I should just go and buy the damn book.
Any way, she has a good post today on food politics which you can read here: http://www.foodpolitics.com/2010/12/food-is-political-indeed-it-is/
This is partly what she has to say:
The minute we start talking about small farms, organic production, local food, and sustainable agriculture, we are really talking about changing our food system to accommodate a broader range of players and to become more democratic. Just think of who wins and who loses if $20 billion in annual agricultural subsidies go to small, organic vegetable producers who are part of their communities rather than to large agricultural producers who do not live anywhere near their corn and soybeans.
The issue at stake is who gets to decide how food is grown and what people eat. For as long as I can remember, big agriculture and big food were in control, in close partnership with congressional agricultural committees and the USDA. Today, the food movement–democracy in action, if you will–is challenging their authority and power. No wonder defenders of the status quo don’t like the challenge. It is only to be expected that they are fighting back.

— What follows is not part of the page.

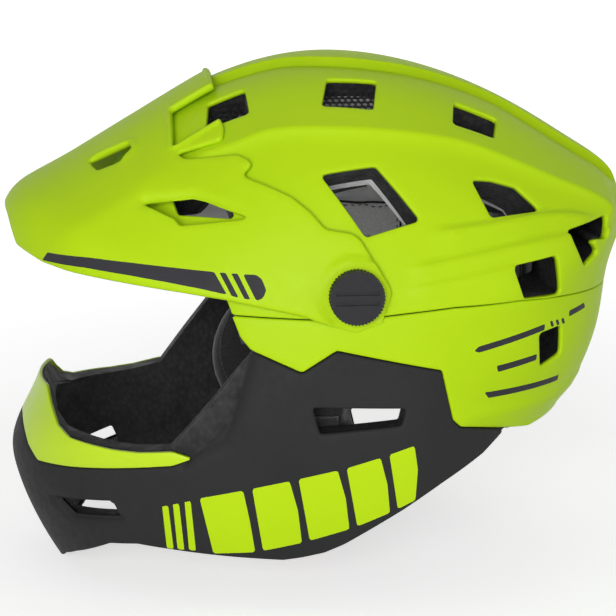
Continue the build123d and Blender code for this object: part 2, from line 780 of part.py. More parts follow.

I see the intensity of the debate (and, alas, the personal attacks) as a clear sign that the movement is making headway. The system is clearly changing. It has to change if we are to address obesity, climate change, and the other unsustainable aspects of our present ways of doing food business.
Anyone who is working to reduce income inequity and to make healthier food available to every American has to expect to encounter the methods corporations always use to fight critics: personal attacks, claims of junk science, invocation of personal responsibility, cooptation, and plenty of behind-the-scenes lobbying.
Telling truth to power has never been popular. But I’m convinced it’s worth doing.